Daijiworld Media Network - Mumbai
Mumbai, Jan 7: The Reserve Bank of India (RBI) has issued draft guidelines aimed at tightening dividend payouts by banks, linking distributions to capital adequacy, asset quality, and profitability. The new prudential framework is proposed to come into effect from FY27.
Last year, Indian banks distributed over Rs 75,000 crore in dividends after posting record profits. Under the RBI draft, all scheduled commercial banks, including SBI, new banking companies, and foreign banks operating in India, will need to comply with a common set of eligibility criteria before declaring dividends or remitting profits. However, small finance banks, payments banks, local area banks, and regional rural banks are exempt from the framework.

Key conditions for dividend declaration include:
• Maintaining minimum regulatory capital requirements and buffers, including additional capital for domestic systemically important banks (D-SIBs).

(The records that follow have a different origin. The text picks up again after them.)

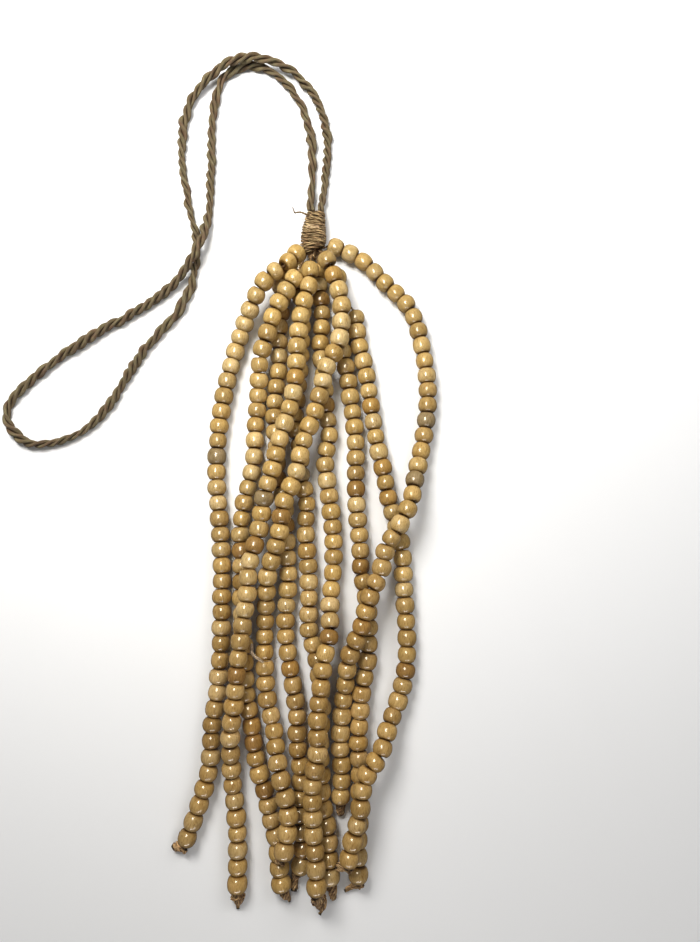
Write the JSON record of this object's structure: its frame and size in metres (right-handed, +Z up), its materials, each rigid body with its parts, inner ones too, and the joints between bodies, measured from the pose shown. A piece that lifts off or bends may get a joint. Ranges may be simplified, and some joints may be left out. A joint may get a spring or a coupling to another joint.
{
  "type": "beaded tassel",
  "caption": "Tassel of wooden barrel beads on knotted strings under a wound twine binding, with a long plied hanging loop, laid flat.",
  "frame": {"origin": "on the surface it lies on, under the middle of the twine binding", "axes": "+X to the right, +Y from the beads towards the hanging loop, +Z up from the surface"},
  "size_m": [0.2324, 0.4558, 0.0199],
  "materials": {
    "bead_wood": "varnished light wood, honey to amber, fine grain",
    "string": "brown waxed string, frayed at the knots",
    "twine": "brown twisted twine, wound close",
    "plied_cord": "olive brown plied cord, matte with a slight sheen"
  },
  "bodies": {
    "root": {"binding": "twine", "string_bunch": "string", "hanging_cord": "plied_cord", "strand_01": "bead_wood", "strand_02": "bead_wood", "strand_03": "bead_wood", "strand_04": "bead_wood", "strand_05": "bead_wood", "strand_06": "bead_wood", "strand_07": "bead_wood", "strand_08": "bead_wood", "strand_09": "bead_wood", "strand_10": "bead_wood", "knot_01": "string", "knot_02": "string", "knot_03": "string", "knot_04": "string", "knot_05": "string", "knot_06": "string", "knot_07": "string", "knot_08": "string", "knot_09": "string", "knot_10": "string"}
  },
  "joints": []
}
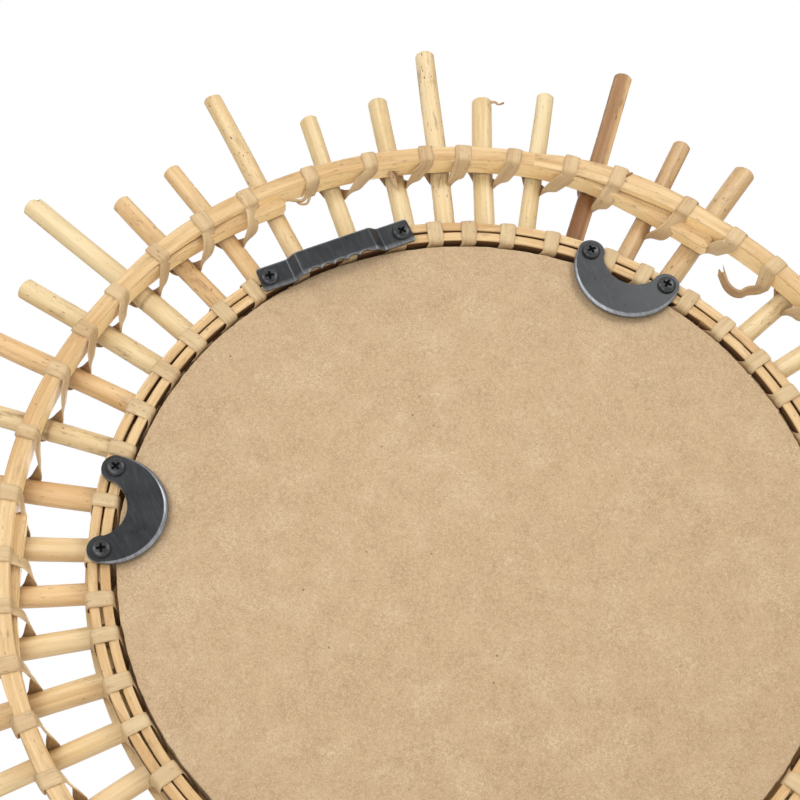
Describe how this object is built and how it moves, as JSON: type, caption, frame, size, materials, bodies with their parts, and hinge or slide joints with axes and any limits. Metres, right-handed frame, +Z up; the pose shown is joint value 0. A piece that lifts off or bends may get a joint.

• Ensuring that capital ratios do not fall below regulatory thresholds after dividend payouts.
• Indian-incorporated banks must report positive adjusted profit after tax (profit after tax minus net NPAs).
• Foreign bank branches must show positive profit after tax for the relevant period.
Banks failing to meet any of these criteria cannot declare dividends for that period, and no special exemptions will be allowed. The RBI also retains the right to impose additional restrictions if a bank is non-compliant with laws or regulatory guidelines.
The framework introduces a graded structure linking dividend payouts directly to the bank’s capital strength, based on Common Equity Tier 1 (CET1) ratios, reinforcing prudence and financial stability.
Experts say the move is expected to promote stronger capital buffers in banks and prevent excessive payouts during periods of economic uncertainty, ensuring the banking system remains resilient.